Vale per questo libro quello che vale per le migliaia di pubblicazioni tutte mostruosamente identiche prodotte in continuazione: la semplificazione massiccia dei concetti e delle situazioni; l'operazione di igiene psicologia volta a purificare tutte le immagini troppo forti; e quella lingua stereotipata che anziché offrire al bambino le parole delle sua età adulta, finge retoricamente di essere un'improbabile lingua parlata dai bambini.

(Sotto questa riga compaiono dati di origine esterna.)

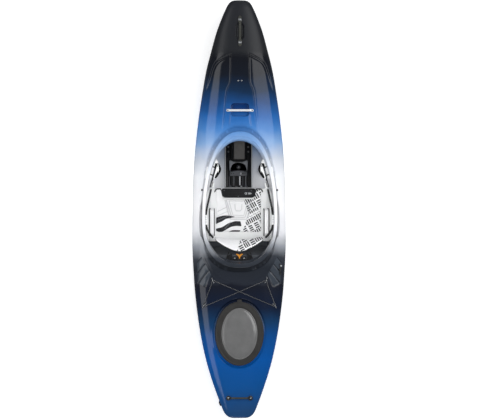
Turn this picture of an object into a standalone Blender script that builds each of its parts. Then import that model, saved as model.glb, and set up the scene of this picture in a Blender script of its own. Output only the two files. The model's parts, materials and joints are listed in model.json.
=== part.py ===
"""Recreational crossover kayak: rotomoulded shell, cockpit outfitting, hatch, drop skeg and deck rigging.

Metres, +Z up. Bow is +Y, starboard is +X. The origin is on the floor under the middle of the hull.
"""

import math

import bmesh
import bpy
from mathutils import Matrix, Vector

# ------------------------------------------------------------------ driving dimensions
LENGTH = 2.790          # bow to stern
WALL = 0.005            # moulded polyethylene wall
GAP = 0.0005            # clearance between pieces that touch
DECK_POWER = 0.87       # roundness of the deck's crown
HULL_POWER = 0.78       # roundness of the bilge
HULL_STEPS = 5          # facets from the flat bottom to the gunwale
DECK_STEPS = 6          # facets from the gunwale to the deck's centre line

# Designer's tables of offsets: (distance from midships towards the bow, value)
HALF_BEAM = [(-1.395, 0.048), (-1.386, 0.074), (-1.360, 0.100), (-1.310, 0.122), (-1.220, 0.156), (-1.110, 0.193),
             (-1.000, 0.224), (-0.860, 0.254), (-0.700, 0.279), (-0.500, 0.300), (-0.203, 0.3135), (0.100, 0.3105),
             (0.350, 0.2985), (0.600, 0.2730), (0.760, 0.2500), (0.920, 0.2230), (1.060, 0.1880), (1.180, 0.1550),
             (1.270, 0.1220), (1.335, 0.0940), (1.372, 0.0740), (1.388, 0.0560), (1.395, 0.0360)]
KEEL = [(-1.395, 0.186), (-1.386, 0.166), (-1.360, 0.136), (-1.310, 0.108), (-1.220, 0.077), (-1.100, 0.047),
        (-0.950, 0.022), (-0.750, 0.005), (-0.550, 0.0), (0.0, 0.0), (0.550, 0.0), (0.720, 0.005), (0.900, 0.022),
        (1.080, 0.054), (1.220, 0.098), (1.310, 0.143), (1.360, 0.183), (1.386, 0.222), (1.395, 0.244)]
GUNWALE = [(-1.395, 0.210), (-1.250, 0.190), (-1.000, 0.173), (-0.700, 0.165), (-0.300, 0.166), (0.100, 0.175),
           (0.500, 0.196), (0.800, 0.219), (1.100, 0.252), (1.300, 0.278), (1.395, 0.285)]
DECK = [(-1.395, 0.224), (-1.386, 0.231), (-1.340, 0.238), (-1.150, 0.241), (-0.900, 0.241), (-0.650, 0.244),
        (-0.500, 0.248), (-0.400, 0.255), (-0.250, 0.275), (0.0, 0.303), (0.300, 0.326), (0.500, 0.336),
        (0.620, 0.343), (0.800, 0.347), (1.000, 0.344), (1.200, 0.337), (1.340, 0.330), (1.386, 0.321), (1.395, 0.312)]
FLAT = [(-1.395, 0.018), (-1.300, 0.036), (-1.100, 0.072), (-0.800, 0.112), (-0.500, 0.138), (0.0, 0.146),
        (0.500, 0.138), (0.800, 0.104), (1.100, 0.056), (1.300, 0.024), (1.395, 0.012)]
STATIONS = [-1.395, -1.386, -1.360, -1.310, -1.240, -1.160, -1.070, -0.970, -0.860, -0.740, -0.620, -0.550, -0.440,
            -0.320, -0.203, -0.060, 0.080, 0.220, 0.360, 0.460, 0.550, 0.640, 0.740, 0.840, 0.940, 1.040, 1.130,
            1.210, 1.280, 1.335, 1.372, 1.388, 1.395]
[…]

La storia ricalca il mitologema orfico della discesa agli inferi dove si può essere ammaestrati sul particolare rapporto, risolto nel così vicini così lontani, che intercorrono tra lo spirito e l'anima: Orfeo non riesce a portare via Euridice dalla terra dei morti, perché l'anima lì ha eternamente sede (ancora da leggere è la versione ironica ed esatta della vicenda raccontata di nuovo da Bufalino). Nel racconto di Wallace, invece, la morte è ovviamente sconfitta (ancora San Paolo: "Morte, dov'è il tuo pungiglione?"). Un bambino, svuotato dalle sue caratteristiche di puer e connotato con le caratteristiche di un lezioso fanciullo freak, abbandona la sua terra, che deve essere sciccosamente edenica e democratica per andare a riprendere il suo cane morto in degli inferi non meno sciccosi della terra dei vivi. Questo è il nostro Orfeo. Quanto ad Euridice, coerentemente con quell'operazione di igiene psicologia di cui sopra, viene desessualizzata: diventa la madre del bimbo. I fatti, allora, vengono saldamente ristabiliti su un piano tutto materialistico: sul piano della mater materia.

Inevitabilmente, anche le illustrazioni, seppure di un indubbio valore decorativo e coloristico, cadano attratte nell'orbita di questa retorica della semplificazione, spesso svuotandosi di vitalità.

Il libricino è inutile, e non francherebbe il costo di tanta esegesi se non fosse anche un libricino identico a tutti gli altri oggi pubblicati. Il che ci chiama a qualche riflessione.